娘が産まれてもう17年になる。
2410gの小さな赤ちゃんだった。
小さくて、まるで小鳥のようで。
ちょっと気になっていた両方の足の形は『内反足』という先天性の障害だった。
1歳を過ぎて手術をしたけど「歩けないかもしれません」という医者の言葉に絶句した。
ギブスをして1年。装具を付けて数年。
保育園の運動会で、かけっこしてる姿を見て、人目もはばからず泣いたのが、昨日のようだ。
年長さんになると「走るのが遅くて恥ずかしい」だなんて言ったけど、君は奇跡なんだよ。

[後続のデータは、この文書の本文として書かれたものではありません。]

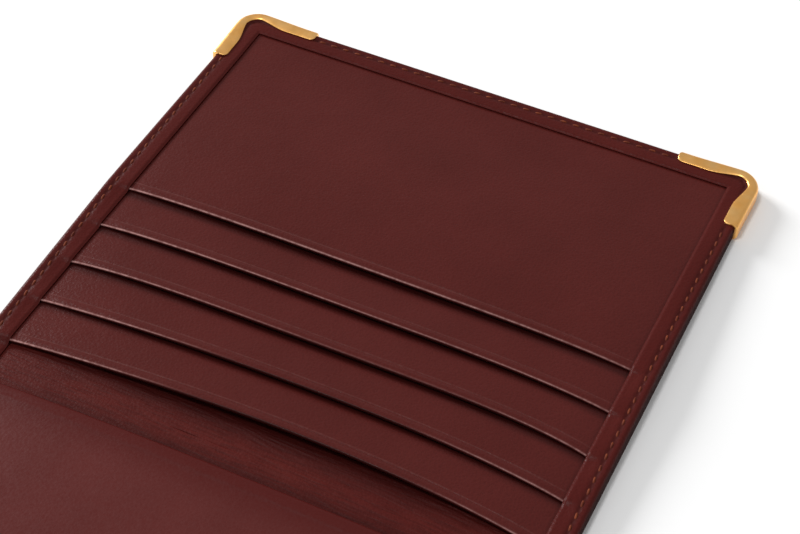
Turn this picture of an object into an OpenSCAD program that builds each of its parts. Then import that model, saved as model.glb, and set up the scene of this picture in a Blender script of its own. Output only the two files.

小学生のころには、毎日重いランドセルを背負って歩いて登校したね。
他の人より足が細いと気になりだした中学校では念願の部活動。
障害のせいで筋力が弱くて、どうしても1歩目のパワーが弱い。
それを分かっていて、テニスを頑張り通した3年間。
「足の事なんて気にならない」「試合に出てみたい」
負けん気の強さは、お母さん譲りかな。
最後の大会も1回戦で負けてしまったけど、やっぱり奇跡なんだよ。
悔しくて泣いてる君が誇らしかった。
中学を卒業し2年が経った。もう高校2年生。
彼氏が出来たんだって?
言われる前から気づいてたけどね。
この間まで、僕にべったりだったくせに。
最近まで、どこにでも後をついてきて一緒に出掛けてたくせに。
そんな君が自分の部屋から居間に降りてこなくなって、楽しそうに誰かと携帯で話しているんだもの。
気づかないはずないじゃない。
多感な時期に、お母さんと離れて暮らすことになったのは、本当に申し訳ないと思ってる。
そして、お母さんを責めるようなことはしなくていい。
いずれ理解できる時が来るから。
この間、僕は平日なのに朝まで飲んで帰ってきた。
君が身支度をしている、早朝に帰ってきた。
そして君は言ったよね。僕にとって奇跡の君が。
「今、帰ってきたの?」
「会社はどうするの?」
「馬鹿じゃないの」
大丈夫。君もしっかり大人になりつつある。
僕を、お父さんを、しっかり叱ってくれるのだから。
信頼してるよ、君の事は。立派な女性になるってね。
だから君に1つお願いがある。
頼むからインスタに彼氏とのキス動画を上げるのは止めてくれ!!
少しでも、誰かの心に響けたら!!
最後まで読んでいただき、ありがとうございます。